-- begin Material provided --
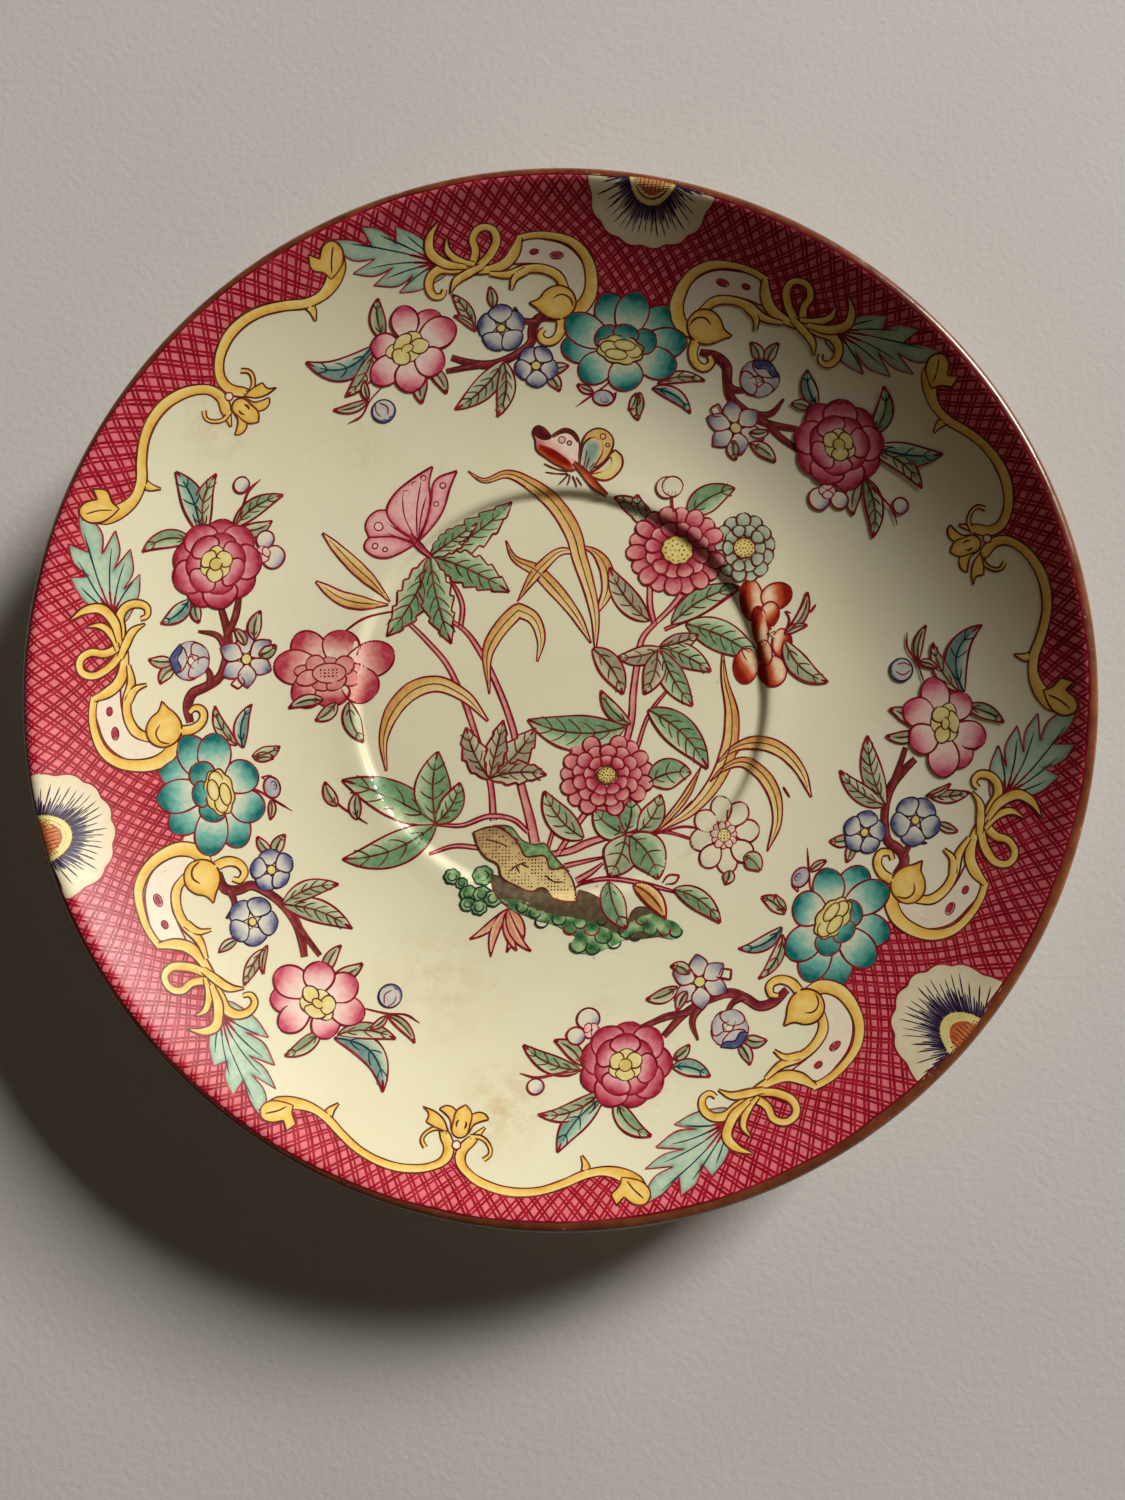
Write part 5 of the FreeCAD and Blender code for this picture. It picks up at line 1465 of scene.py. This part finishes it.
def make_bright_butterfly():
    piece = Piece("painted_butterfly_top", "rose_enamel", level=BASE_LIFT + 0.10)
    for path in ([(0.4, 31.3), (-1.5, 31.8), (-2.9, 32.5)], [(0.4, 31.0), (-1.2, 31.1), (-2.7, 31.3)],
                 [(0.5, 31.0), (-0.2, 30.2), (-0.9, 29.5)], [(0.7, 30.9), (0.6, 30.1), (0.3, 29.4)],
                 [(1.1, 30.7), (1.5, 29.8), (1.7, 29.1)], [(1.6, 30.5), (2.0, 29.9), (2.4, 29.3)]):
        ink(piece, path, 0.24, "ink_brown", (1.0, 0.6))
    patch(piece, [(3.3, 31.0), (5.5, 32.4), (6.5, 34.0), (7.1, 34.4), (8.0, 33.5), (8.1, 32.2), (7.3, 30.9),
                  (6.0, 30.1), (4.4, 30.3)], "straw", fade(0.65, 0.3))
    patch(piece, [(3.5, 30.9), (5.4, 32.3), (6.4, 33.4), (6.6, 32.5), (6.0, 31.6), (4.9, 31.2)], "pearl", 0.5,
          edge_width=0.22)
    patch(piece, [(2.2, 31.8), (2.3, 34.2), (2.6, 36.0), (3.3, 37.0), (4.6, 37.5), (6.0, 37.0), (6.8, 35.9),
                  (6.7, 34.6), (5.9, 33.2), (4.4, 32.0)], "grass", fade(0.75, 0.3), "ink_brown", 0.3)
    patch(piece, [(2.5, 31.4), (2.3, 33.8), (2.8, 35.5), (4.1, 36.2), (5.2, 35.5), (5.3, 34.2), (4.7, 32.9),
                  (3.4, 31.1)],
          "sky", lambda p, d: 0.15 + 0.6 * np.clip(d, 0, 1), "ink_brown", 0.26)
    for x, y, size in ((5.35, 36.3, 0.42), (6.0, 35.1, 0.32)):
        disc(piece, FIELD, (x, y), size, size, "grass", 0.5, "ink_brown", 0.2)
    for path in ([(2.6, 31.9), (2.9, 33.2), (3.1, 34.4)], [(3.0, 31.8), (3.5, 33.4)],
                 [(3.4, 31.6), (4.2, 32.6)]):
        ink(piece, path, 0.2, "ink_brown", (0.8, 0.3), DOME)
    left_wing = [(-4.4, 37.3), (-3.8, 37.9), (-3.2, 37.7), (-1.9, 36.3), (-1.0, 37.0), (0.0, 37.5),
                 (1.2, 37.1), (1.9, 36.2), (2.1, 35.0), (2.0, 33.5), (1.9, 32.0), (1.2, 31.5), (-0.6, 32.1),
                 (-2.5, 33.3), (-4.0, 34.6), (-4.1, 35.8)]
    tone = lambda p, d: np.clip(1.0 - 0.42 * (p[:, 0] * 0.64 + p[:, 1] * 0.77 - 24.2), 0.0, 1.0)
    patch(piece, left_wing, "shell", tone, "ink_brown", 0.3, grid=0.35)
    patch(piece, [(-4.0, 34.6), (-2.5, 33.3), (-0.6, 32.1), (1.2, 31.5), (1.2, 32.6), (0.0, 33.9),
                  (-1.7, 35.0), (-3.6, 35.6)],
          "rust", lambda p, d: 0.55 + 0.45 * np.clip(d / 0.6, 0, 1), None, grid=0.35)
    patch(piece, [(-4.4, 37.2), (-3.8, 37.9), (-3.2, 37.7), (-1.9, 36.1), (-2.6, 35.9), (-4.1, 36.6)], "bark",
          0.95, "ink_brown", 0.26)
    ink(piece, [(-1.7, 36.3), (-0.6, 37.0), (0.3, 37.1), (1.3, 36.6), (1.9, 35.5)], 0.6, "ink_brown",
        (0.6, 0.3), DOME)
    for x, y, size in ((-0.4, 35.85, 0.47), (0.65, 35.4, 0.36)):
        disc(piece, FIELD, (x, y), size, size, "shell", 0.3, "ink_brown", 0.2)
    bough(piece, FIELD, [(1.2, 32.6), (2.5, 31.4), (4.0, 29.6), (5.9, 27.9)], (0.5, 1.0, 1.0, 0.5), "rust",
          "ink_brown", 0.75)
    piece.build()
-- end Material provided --
» **Goal**: Please reproduce every line of the material word for word.

» **Written solution**:
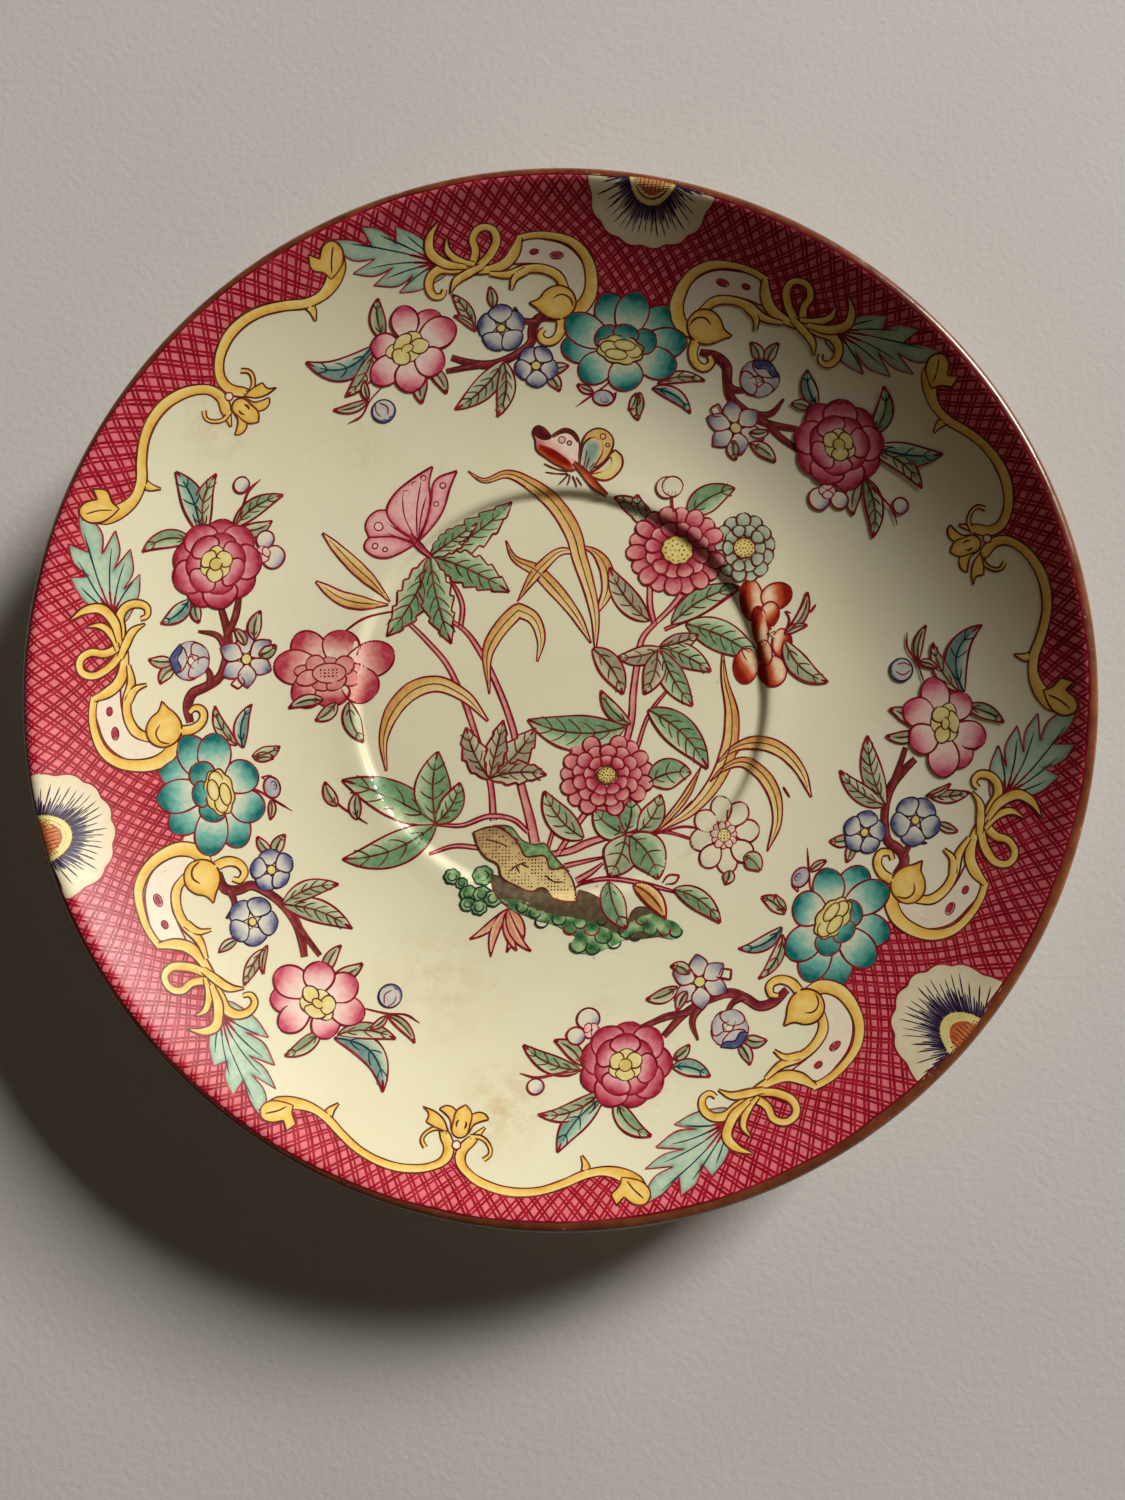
Write part 5 of the FreeCAD and Blender code for this picture. It picks up at line 1465 of scene.py. This part finishes it.
def make_bright_butterfly():
    piece = Piece("painted_butterfly_top", "rose_enamel", level=BASE_LIFT + 0.10)
    for path in ([(0.4, 31.3), (-1.5, 31.8), (-2.9, 32.5)], [(0.4, 31.0), (-1.2, 31.1), (-2.7, 31.3)],
                 [(0.5, 31.0), (-0.2, 30.2), (-0.9, 29.5)], [(0.7, 30.9), (0.6, 30.1), (0.3, 29.4)],
                 [(1.1, 30.7), (1.5, 29.8), (1.7, 29.1)], [(1.6, 30.5), (2.0, 29.9), (2.4, 29.3)]):
        ink(piece, path, 0.24, "ink_brown", (1.0, 0.6))
    patch(piece, [(3.3, 31.0), (5.5, 32.4), (6.5, 34.0), (7.1, 34.4), (8.0, 33.5), (8.1, 32.2), (7.3, 30.9),
                  (6.0, 30.1), (4.4, 30.3)], "straw", fade(0.65, 0.3))
    patch(piece, [(3.5, 30.9), (5.4, 32.3), (6.4, 33.4), (6.6, 32.5), (6.0, 31.6), (4.9, 31.2)], "pearl", 0.5,
          edge_width=0.22)
    patch(piece, [(2.2, 31.8), (2.3, 34.2), (2.6, 36.0), (3.3, 37.0), (4.6, 37.5), (6.0, 37.0), (6.8, 35.9),
                  (6.7, 34.6), (5.9, 33.2), (4.4, 32.0)], "grass", fade(0.75, 0.3), "ink_brown", 0.3)
    patch(piece, [(2.5, 31.4), (2.3, 33.8), (2.8, 35.5), (4.1, 36.2), (5.2, 35.5), (5.3, 34.2), (4.7, 32.9),
                  (3.4, 31.1)],
          "sky", lambda p, d: 0.15 + 0.6 * np.clip(d, 0, 1), "ink_brown", 0.26)
    for x, y, size in ((5.35, 36.3, 0.42), (6.0, 35.1, 0.32)):
        disc(piece, FIELD, (x, y), size, size, "grass", 0.5, "ink_brown", 0.2)
    for path in ([(2.6, 31.9), (2.9, 33.2), (3.1, 34.4)], [(3.0, 31.8), (3.5, 33.4)],
                 [(3.4, 31.6), (4.2, 32.6)]):
        ink(piece, path, 0.2, "ink_brown", (0.8, 0.3), DOME)
    left_wing = [(-4.4, 37.3), (-3.8, 37.9), (-3.2, 37.7), (-1.9, 36.3), (-1.0, 37.0), (0.0, 37.5),
                 (1.2, 37.1), (1.9, 36.2), (2.1, 35.0), (2.0, 33.5), (1.9, 32.0), (1.2, 31.5), (-0.6, 32.1),
                 (-2.5, 33.3), (-4.0, 34.6), (-4.1, 35.8)]
    tone = lambda p, d: np.clip(1.0 - 0.42 * (p[:, 0] * 0.64 + p[:, 1] * 0.77 - 24.2), 0.0, 1.0)
    patch(piece, left_wing, "shell", tone, "ink_brown", 0.3, grid=0.35)
    patch(piece, [(-4.0, 34.6), (-2.5, 33.3), (-0.6, 32.1), (1.2, 31.5), (1.2, 32.6), (0.0, 33.9),
                  (-1.7, 35.0), (-3.6, 35.6)],
          "rust", lambda p, d: 0.55 + 0.45 * np.clip(d / 0.6, 0, 1), None, grid=0.35)
    patch(piece, [(-4.4, 37.2), (-3.8, 37.9), (-3.2, 37.7), (-1.9, 36.1), (-2.6, 35.9), (-4.1, 36.6)], "bark",
          0.95, "ink_brown", 0.26)
    ink(piece, [(-1.7, 36.3), (-0.6, 37.0), (0.3, 37.1), (1.3, 36.6), (1.9, 35.5)], 0.6, "ink_brown",
        (0.6, 0.3), DOME)
    for x, y, size in ((-0.4, 35.85, 0.47), (0.65, 35.4, 0.36)):
        disc(piece, FIELD, (x, y), size, size, "shell", 0.3, "ink_brown", 0.2)
    bough(piece, FIELD, [(1.2, 32.6), (2.5, 31.4), (4.0, 29.6), (5.9, 27.9)], (0.5, 1.0, 1.0, 0.5), "rust",
          "ink_brown", 0.75)
    piece.build()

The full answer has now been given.